**Work required**
Scan each line of the records for the word "JSON" and extract the ones that have it.
☆ ☆ ☆ ☆ ☆
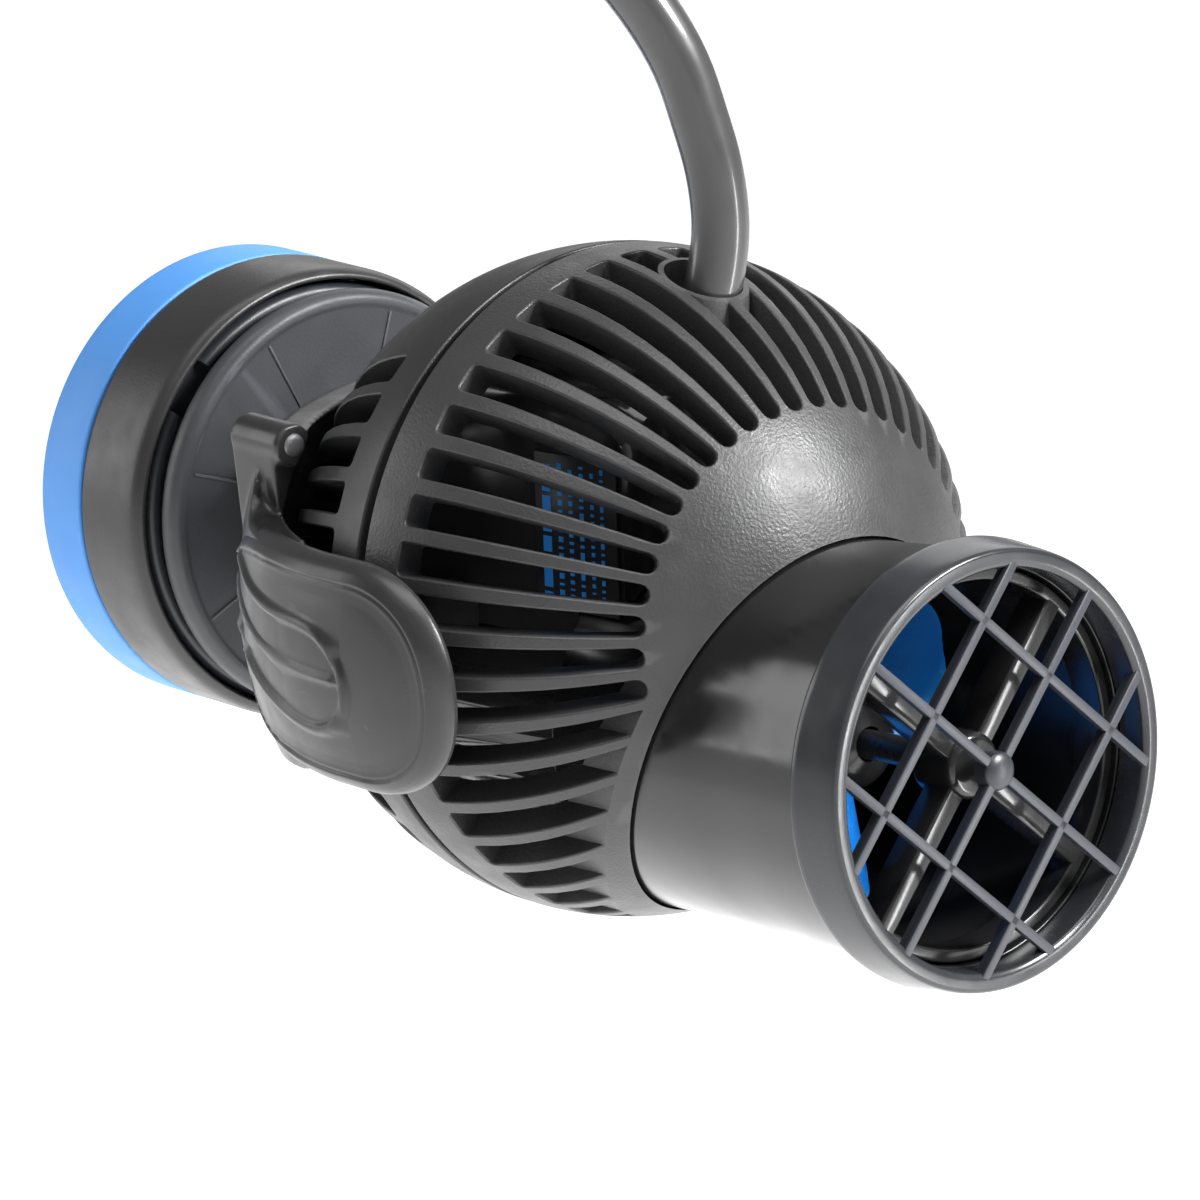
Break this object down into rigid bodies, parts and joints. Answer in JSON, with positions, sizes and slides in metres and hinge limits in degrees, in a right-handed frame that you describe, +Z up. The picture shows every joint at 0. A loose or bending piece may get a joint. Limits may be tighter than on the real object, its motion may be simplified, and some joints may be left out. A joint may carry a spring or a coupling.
{
  "type": "aquarium stream pump",
  "caption": "Slotted ball-shaped water pump with an offset outlet tube and grille, gripped by a clamp on a round magnetic glass holder, with its coiled cable.",
  "frame": {"origin": "middle of the blue pad's flat face, where it rests on the glass pane", "axes": "+X out of the glass, through the holder and the ball to the outlet; +Z up"},
  "size_m": [0.1295, 0.1217, 0.2192],
  "materials": {
    "pad_blue": "satin closed-cell silicone, bright blue",
    "shell_black": "fine spark-eroded moulding texture",
    "gloss_black": "polished black moulding",
    "grey_plastic": "slate grey moulding",
    "rubber_grey": "soft silicone",
    "magnet": "nickel plated magnet",
    "steel": "stainless steel",
    "ceramic": "ground ceramic",
    "prop_blue": "clear bright blue moulding",
    "print_blue": null,
    "cord_black": "smooth glossy PVC cable jacket"
  },
  "bodies": {
    "holder": {"glass_pad": "pad_blue", "magnet_housing": "shell_black", "holder_magnet": "magnet", "backing_plate": "steel", "lock_ring": "grey_plastic"},
    "clamp": {"turn_plate": "grey_plastic", "clamp_screw": "steel", "clamp_bracket": "gloss_black", "clamp_buffer_1": "rubber_grey", "clamp_buffer_2": "rubber_grey", "clamp_buffer_3": "rubber_grey", "clamp_buffer_4": "rubber_grey", "clamp_cap_1": "steel", "clamp_cap_2": "steel"},
    "grip_pads": {"grip_pad_near": "rubber_grey", "grip_pad_far": "rubber_grey"},
    "pump_ball": {"rear_housing": "shell_black", "front_housing": "shell_black", "nozzle_tube": "gloss_black", "bearing_spider": "gloss_black", "motor_block": "gloss_black", "rating_label": "print_blue", "rear_bush": "ceramic", "front_bush": "ceramic", "motor_buffer_rear": "rubber_grey", "motor_buffer_near": "rubber_grey", "motor_buffer_far": "rubber_grey", "cable_gland": "rubber_grey", "cable": "cord_black", "cable_coil": "cord_black", "cable_end": "cord_black", "cable_tie_1": "gloss_black", "cable_tie_2": "gloss_black", "plug_relief": "rubber_grey", "plug_body": "gloss_black", "plug_tip": "steel"},
    "grille": {"outlet_grille": "grey_plastic"},
    "rotor": {"rotor_magnet": "magnet", "rotor_shaft": "ceramic", "propeller": "prop_blue"}
  },
  "joints": [
    {"name": "holder_turn", "type": "hinge", "parent": "holder", "child": "clamp", "pos_m": [0.0186, 0, 0], "axis": [1, 0, 0], "range_deg": [-45, 45]},
    {"name": "ball_tilt", "type": "hinge", "parent": "clamp", "child": "grip_pads", "pos_m": [0.073, 0, 0], "axis": [0, 0.9917, 0.1288], "range_deg": [-40, 40]},
    {"name": "ball_swivel", "type": "hinge", "parent": "grip_pads", "child": "pump_ball", "pos_m": [0.073, 0, 0], "axis": [0, -0.1288, 0.9917], "range_deg": [-18, 18]},
    {"name": "grille_pull", "type": "slide", "parent": "pump_ball", "child": "grille", "axis": [0.9981, 0.0427, 0.0445], "range_m": [0, 0.009]},
    {"name": "rotor_spin", "type": "hinge", "parent": "pump_ball", "child": "rotor", "pos_m": [0.07355, 0.00002, -0.01234], "axis": [0.9981, 0.0427, 0.0445], "continuous": true}
  ]
}
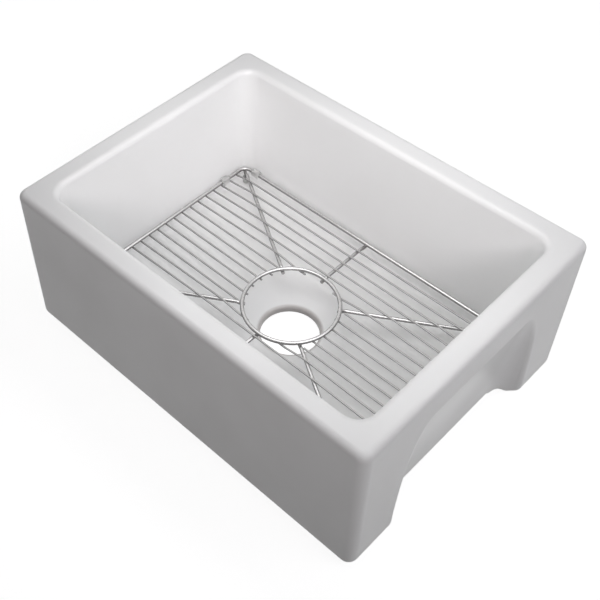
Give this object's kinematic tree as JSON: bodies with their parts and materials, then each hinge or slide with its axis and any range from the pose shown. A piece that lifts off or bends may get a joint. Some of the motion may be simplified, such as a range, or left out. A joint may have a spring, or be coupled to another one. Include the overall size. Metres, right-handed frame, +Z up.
{
  "type": "apron front kitchen sink",
  "caption": "Rectangular apron front kitchen sink in glazed fireclay, with scooped ends, a crowned floor falling to a central drain hole, and a lift-out wire bottom grid on rubber feet.",
  "frame": {"origin": "centre of the footprint, on the plane that the feet stand on", "axes": "+X along the sink's length, towards its right end; -Y towards the front apron; +Z up, along the drain's axis"},
  "size_m": [0.616, 0.457, 0.251],
  "materials": {
    "fireclay": "glossy white glaze",
    "stainless": "satin drawn wire",
    "silicone": "translucent white silicone",
    "rubber": "grey rubber"
  },
  "bodies": {
    "basin": {"sink_basin": "fireclay"},
    "bottom_grid": {"bumper_front_left": "silicone", "bumper_front_right": "silicone", "bumper_left_front": "silicone", "bumper_left_rear": "silicone", "bumper_rear_left": "silicone", "bumper_rear_right": "silicone", "bumper_right_front": "silicone", "bumper_right_rear": "silicone", "diagonal_brace_front_left": "stainless", "diagonal_brace_front_right": "stainless", "diagonal_brace_rear_left": "stainless", "diagonal_brace_rear_right": "stainless", "drain_ring": "stainless", "foot_stud_front_left": "stainless", "foot_stud_front_right": "stainless", "foot_stud_rear_left": "stainless", "foot_stud_rear_right": "stainless", "grid_frame": "stainless", "grid_wire_01": "stainless", "grid_wire_02": "stainless", "grid_wire_03": "stainless", "grid_wire_04": "stainless", "grid_wire_05": "stainless", "grid_wire_06_left": "stainless", "grid_wire_06_right": "stainless", "grid_wire_07_left": "stainless", "grid_wire_07_right": "stainless", "grid_wire_08_left": "stainless", "grid_wire_08_right": "stainless", "grid_wire_09_left": "stainless", "grid_wire_09_right": "stainless", "grid_wire_10_left": "stainless", "grid_wire_10_right": "stainless", "grid_wire_11_left": "stainless", "grid_wire_11_right": "stainless", "grid_wire_12_left": "stainless", "grid_wire_12_right": "stainless", "grid_wire_13_left": "stainless", "grid_wire_13_right": "stainless", "grid_wire_14": "stainless", "grid_wire_15": "stainless", "grid_wire_16": "stainless", "grid_wire_17": "stainless", "grid_wire_18": "stainless", "rubber_foot_front_left": "rubber", "rubber_foot_front_right": "rubber", "rubber_foot_rear_left": "rubber", "rubber_foot_rear_right": "rubber", "straight_brace_front": "stainless", "straight_brace_rear": "stainless"}
  },
  "joints": [
    {"name": "grid_lift", "type": "slide", "parent": "basin", "child": "bottom_grid", "axis": [0, 0, 1], "range_m": [0, 0.25]}
  ]
}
☆ ☆ ☆ ☆ ☆
**Answer for the task**
Break this object down into rigid bodies, parts and joints. Answer in JSON, with positions, sizes and slides in metres and hinge limits in degrees, in a right-handed frame that you describe, +Z up. The picture shows every joint at 0. A loose or bending piece may get a joint. Limits may be tighter than on the real object, its motion may be simplified, and some joints may be left out. A joint may carry a spring or a coupling.
Give this object's kinematic tree as JSON: bodies with their parts and materials, then each hinge or slide with its axis and any range from the pose shown. A piece that lifts off or bends may get a joint. Some of the motion may be simplified, such as a range, or left out. A joint may have a spring, or be coupled to another one. Include the overall size. Metres, right-handed frame, +Z up.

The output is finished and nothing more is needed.